Will Bruder, Rob Gaspard, Tim Christ, Ben Nesbeitt, Saskia Harth, Donna
Barry, design team
Client:
Scottsdale
Cultural Council
Frank
Jacobson, President
Robert
Knight, Director
Ric
Alling: Project Manager
Consultants:
Rudow & Berry, Inc Mark Rudow, structural;
Baltes/Valentino Associates, mechanical/electrical;
Lighting Dynamics, lighting design;
Wardin Cockriel & Associates, acoustical;
Construction Consultants, cost consultant;
Howard S. Wright Construction Co., general contractor
The
Gerard L. Cafesjian Pavilion of the Scottsdale Museum of Contemporary
Art is a complement to the existing Scottsdale Center for the Arts (Bennie
Gonzales, architect, 1975), achieved through the opportunistic adaptation
of the adjacent cineplex, whose five theaters proved to be a logical organization
of perfect scale for 18,500 square feet of versatile temporary exhibition
galleries. This challenging civic work offers its community a portal to
discovery in the experience of art, a linkage with the vitality coursing
thorough the contemporary art of our time.

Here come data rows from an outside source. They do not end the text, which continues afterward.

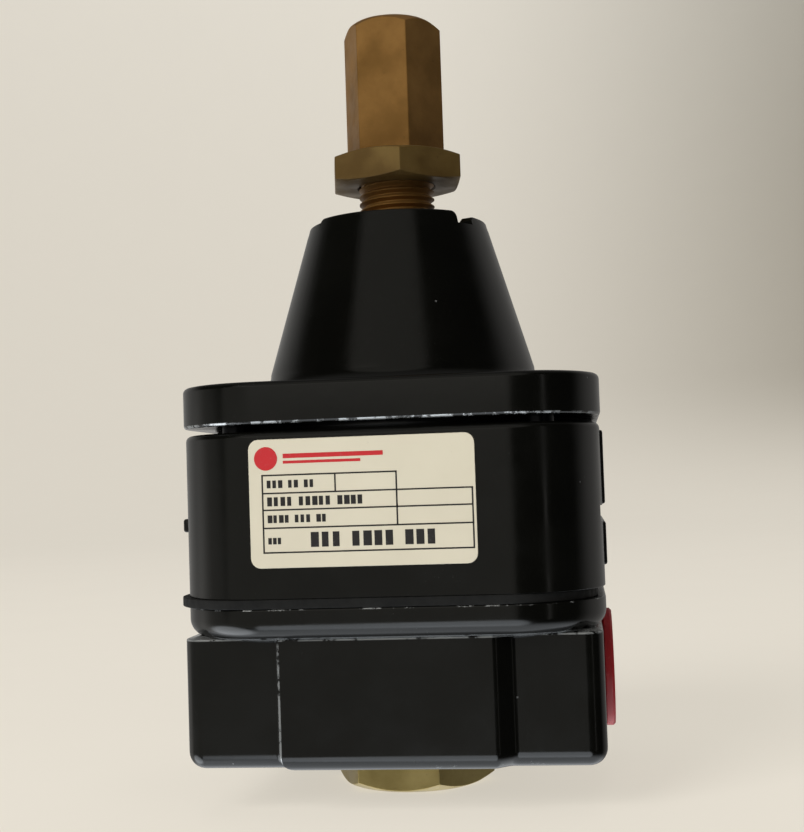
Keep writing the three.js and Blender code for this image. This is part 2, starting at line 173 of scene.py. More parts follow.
def loft(name, rings, closed=False):
    """A skin over rings of equal length: capped at both ends, or joined end to end."""
    count = len(rings[0])
    vertices = [point for one in rings for point in one]
    faces = []
    pairs = list(zip(range(len(rings) - 1), range(1, len(rings))))
    if closed:
        pairs.append((len(rings) - 1, 0))
    for a, b in pairs:
        for i in range(count):
            j = (i + 1) % count
            faces.append((a * count + i, a * count + j, b * count + j, b * count + i))
    if not closed:
        faces.append(tuple(reversed(range(count))))
        last = (len(rings) - 1) * count
        faces.append(tuple(range(last, last + count)))
    return mesh_object(name, vertices, faces)


def turned(name, profile, segments=96, closed=False):
    """A lathe shape about Z from (radius, z) points. Open profiles start and end on the axis."""
    if closed:
        return loft(name, [circle(r, z, segments) for r, z in profile], closed=True)
    vertices, faces, rows = [], [], []
    for r, z in profile:
        points = [(0, 0, z)] if r < 1e-6 else circle(r, z, segments)
        rows.append(range(len(vertices), len(vertices) + len(points)))
        vertices += points
    for low, high in zip(rows, rows[1:]):
        for i in range(segments):
            j = (i + 1) % segments
            ring = [low[i % len(low)], low[j % len(low)], high[j % len(high)], high[i % len(high)]]
            face = list(dict.fromkeys(ring))
            if len(face) > 2:
                faces.append(face)
    return mesh_object(name, vertices, faces)


def circle(radius, z, segments):
    turn = 2 * math.pi / segments
    return [(radius * math.cos(i * turn), radius * math.sin(i * turn), z) for i in range(segments)]


def quarter(steps):
    """Angles that divide a quarter turn, with both its ends."""
    return [k * QUARTER_TURN / steps for k in range(steps + 1)]


def rounded_polygon(corners, steps, inset=0.0):
    """Points along a closed outline, counter-clockwise. Each corner is (x, y, radius)."""
    points = []
    for i, (x, y, radius) in enumerate(corners):
        here = Vector((x, y))
        before = (here - Vector(corners[i - 1][:2])).normalized()
        after = (Vector(corners[(i + 1) % len(corners)][:2]) - here).normalized()
        turn = math.atan2(before.x * after.y - before.y * after.x, before.dot(after))
        out = Vector((before.y + after.y, -before.x - after.x))
        here = here - out * (inset / (1 + before.dot(after)))
        bend = max(radius - inset, 0.03) if turn > 0 else radius
        start = here - before * bend * math.tan(abs(turn) / 2)
        side = math.copysign(bend, turn)
        centre = start + Vector((-before.y, before.x)) * side
        spoke = start - centre
        for k in range(steps + 1):
            angle = turn * k / steps
            c, s = math.cos(angle), math.sin(angle)
            points.append((centre.x + c * spoke.x - s * spoke.y,
                           centre.y + s * spoke.x + c * spoke.y))
    return points


def square_corners(half_x, half_y, radius):
    return [(sx * half_x, sy * half_y, radius) for sx, sy in SQUARE_SIGNS]


def stack(name, corners, levels, steps):
    """An outline swept up through levels of (z, inset)."""
    rings = []
    for z, inset in levels:
        rings.append([(x, y, z) for x, y in rounded_polygon(corners, steps, inset)])
    return loft(name, rings)


def edge_up(z, radius, steps):
    """Levels of a rounded bottom edge, from its flat face outwards."""
    return [(z + radius * (1 - math.cos(a)), radius * (1 - math.sin(a))) for a in quarter(steps)]


def edge_down(z, radius, steps):
    """Levels of a rounded top edge, ending on its flat face."""
    return [(2 * z - level, inset) for level, inset in reversed(edge_up(z, radius, steps))]


def thread(name, major, minor, pitch, low, high, columns=72):
    """A right-handed V-thread on a solid core, longer than low..high so that it can be trimmed."""
    half_way = major - (major - minor) / 2
    # One turn's section: (share of the pitch, radius)
    section = [(0.0, major), (0.12, major), (0.31, half_way),
               (0.5, minor), (0.62, minor), (0.81, half_way)]
    per_turn = len(section)
    turns = math.ceil((high - low) / pitch) + 2
    rows = turns * per_turn
    vertices = []
    for j in range(columns):
        angle = 2 * math.pi * j / columns
        for i in range(rows + per_turn):
            phase, radius = section[i % per_turn]
            z = low + pitch * (i // per_turn - 2 + phase + j / columns)
            vertices.append((radius * math.cos(angle), radius * math.sin(angle), z))
    column = rows + per_turn

    def index(i, j):
        return (j * column + i) if j < columns else i + per_turn

    faces = []
    for j in range(columns):
        for i in range(rows - 1):
            faces.append((index(i, j), index(i, j + 1), index(i + 1, j + 1), index(i + 1, j)))
    last = rows - 1
    seam = range(per_turn, 0, -1)
    foot = [index(0, j) for j in range(columns)] + [index(i, 0) for i in seam]
    head = [index(last, j) for j in range(columns)] + [index(last + i, 0) for i in seam]
    for loop, z in ((foot, low - 2 * pitch), (head, high + 2 * pitch)):
        vertices.append((0, 0, z))
        hub = len(vertices) - 1
        for a, b in zip(loop, loop[1:] + loop[:1]):
            faces.append((a, b, hub))
    obj = mesh_object(name, vertices, faces)
    work = bmesh.new()
    work.from_mesh(obj.data)
    loose = [v for v in work.verts if not v.link_faces]
    bmesh.ops.delete(work, geom=loose, context="VERTS")
    work.to_mesh(obj.data)
    work.free()
    return obj


# ---------- Joining, cutting and placing ----------

def combine(target, others, operation):
    """Joins, cuts or intersects target with the others, which are used up."""
    for other in others:
        step = target.modifiers.new("combine", "BOOLEAN")
        step.object = other
        step.operation = operation
        step.solver = "EXACT"
    bake(target)
    for other in others:
        bpy.data.objects.remove(other, do_unlink=True)
    return target


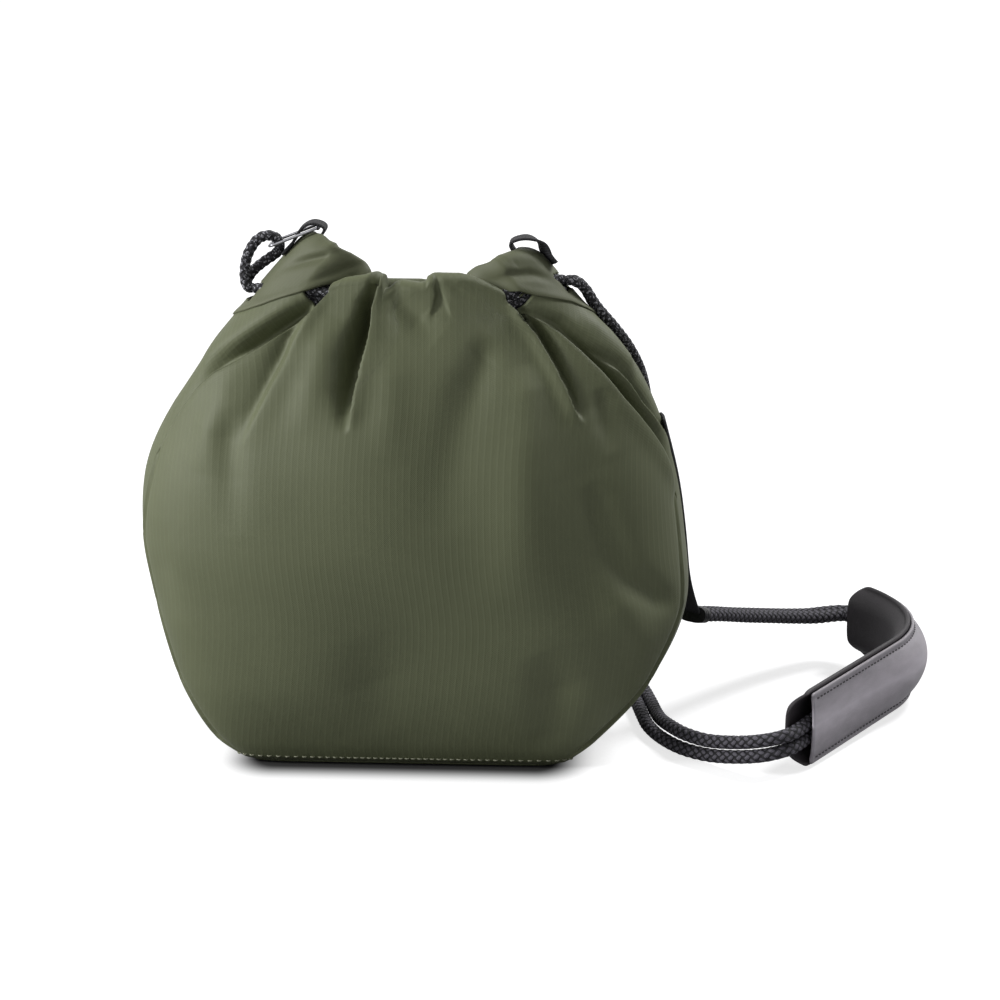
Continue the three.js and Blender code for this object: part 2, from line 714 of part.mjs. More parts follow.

From the first beckoning at curbside, the familiar world beyond the envelope
begins to fade and an exploration is opened. On this journey the Arizona
sun rarely leaves completely, maintaining a living presence of light and
place. The existing stucco theater block is now clothed in an elusive
eggplant grey chroma likened to the shadows left by fading sunset light
on the western ramparts of the McDowell range to the east. This recessively
dark, somewhat abstract mass is embraced by an oblong service pod of corrugated
and perforated galvanized metal at the west and softly curved arrival
pod of flat-seam galvanized steel on the east, making a gesture of deference
to the bullnosed volumes of the existing SCA and shaping gracefully compact
urban spaces. These reflective membranes embody both the material heritage
of the region and the particular qualities of its sky, changing in time
and season, occasionally dissolving into the ether.
Street
arrival begins with the luminous Scrim
Wall by James Carpenter Design Associates. Textured glass sheets
shudder around a curve, with joinery of dichroic glass spacers, forming
a vibrant civic lantern and wrapping the volume of the sculpture court
beyond with a sublime field of energy. Shimmering fritted light and shifting
slices of the spectrum play over the exterior of the celebrated James
Turrell elliptical skyspace, Knight
Rise. A scale and material shift occurs as the scrim slips behind
the galvanized wall of the arrival pod. The architectural canyon between
this face and the SCA narrows, only to widen as a folded inflection of
the metal creates an entry compression beneath a plate aluminum soffit.
A mirrored stainless sign backlit with green neon reflects shirts and
faces, its mercury glow leading to the first transparent glimpse of the
interior. The glazed sweep is breached at entry by an inserted box of
Judd-like aluminum assembly containing automated sliding glass doors and
a grating under-lit with molten orange light.